=== STATED GOAL ===
Each line of the material must be returned exactly.
begin
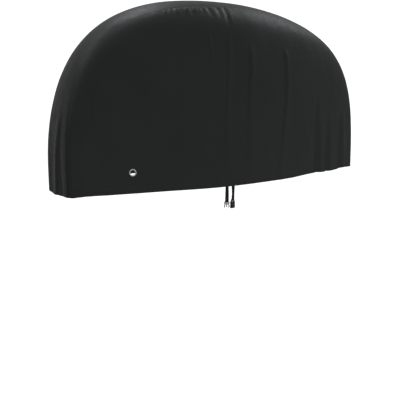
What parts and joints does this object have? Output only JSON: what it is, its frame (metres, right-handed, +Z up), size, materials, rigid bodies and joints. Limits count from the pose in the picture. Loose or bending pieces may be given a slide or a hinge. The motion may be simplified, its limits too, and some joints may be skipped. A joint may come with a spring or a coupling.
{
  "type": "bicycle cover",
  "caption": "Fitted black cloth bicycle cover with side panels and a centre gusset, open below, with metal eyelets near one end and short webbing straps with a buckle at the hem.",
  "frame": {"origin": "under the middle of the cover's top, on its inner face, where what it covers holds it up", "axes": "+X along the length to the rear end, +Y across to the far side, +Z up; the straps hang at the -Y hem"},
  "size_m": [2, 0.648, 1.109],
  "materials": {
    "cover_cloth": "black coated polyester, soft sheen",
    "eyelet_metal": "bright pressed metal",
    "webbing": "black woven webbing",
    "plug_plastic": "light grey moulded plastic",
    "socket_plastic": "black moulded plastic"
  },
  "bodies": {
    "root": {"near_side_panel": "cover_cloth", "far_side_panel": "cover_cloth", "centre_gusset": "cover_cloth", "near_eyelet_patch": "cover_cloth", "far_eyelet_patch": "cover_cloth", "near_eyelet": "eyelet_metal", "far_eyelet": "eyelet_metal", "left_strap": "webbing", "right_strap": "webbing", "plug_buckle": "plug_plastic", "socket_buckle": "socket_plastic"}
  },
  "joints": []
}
end
=== WRITTEN RESPONSE ===
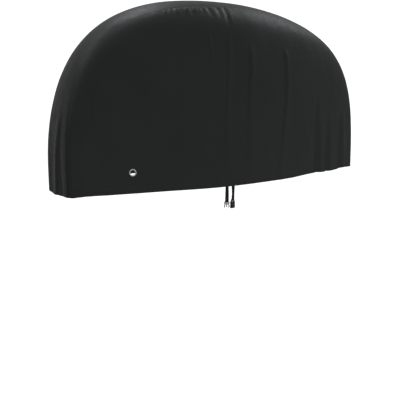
What parts and joints does this object have? Output only JSON: what it is, its frame (metres, right-handed, +Z up), size, materials, rigid bodies and joints. Limits count from the pose in the picture. Loose or bending pieces may be given a slide or a hinge. The motion may be simplified, its limits too, and some joints may be skipped. A joint may come with a spring or a coupling.
{
  "type": "bicycle cover",
  "caption": "Fitted black cloth bicycle cover with side panels and a centre gusset, open below, with metal eyelets near one end and short webbing straps with a buckle at the hem.",
  "frame": {"origin": "under the middle of the cover's top, on its inner face, where what it covers holds it up", "axes": "+X along the length to the rear end, +Y across to the far side, +Z up; the straps hang at the -Y hem"},
  "size_m": [2, 0.648, 1.109],
  "materials": {
    "cover_cloth": "black coated polyester, soft sheen",
    "eyelet_metal": "bright pressed metal",
    "webbing": "black woven webbing",
    "plug_plastic": "light grey moulded plastic",
    "socket_plastic": "black moulded plastic"
  },
  "bodies": {
    "root": {"near_side_panel": "cover_cloth", "far_side_panel": "cover_cloth", "centre_gusset": "cover_cloth", "near_eyelet_patch": "cover_cloth", "far_eyelet_patch": "cover_cloth", "near_eyelet": "eyelet_metal", "far_eyelet": "eyelet_metal", "left_strap": "webbing", "right_strap": "webbing", "plug_buckle": "plug_plastic", "socket_buckle": "socket_plastic"}
  },
  "joints": []
}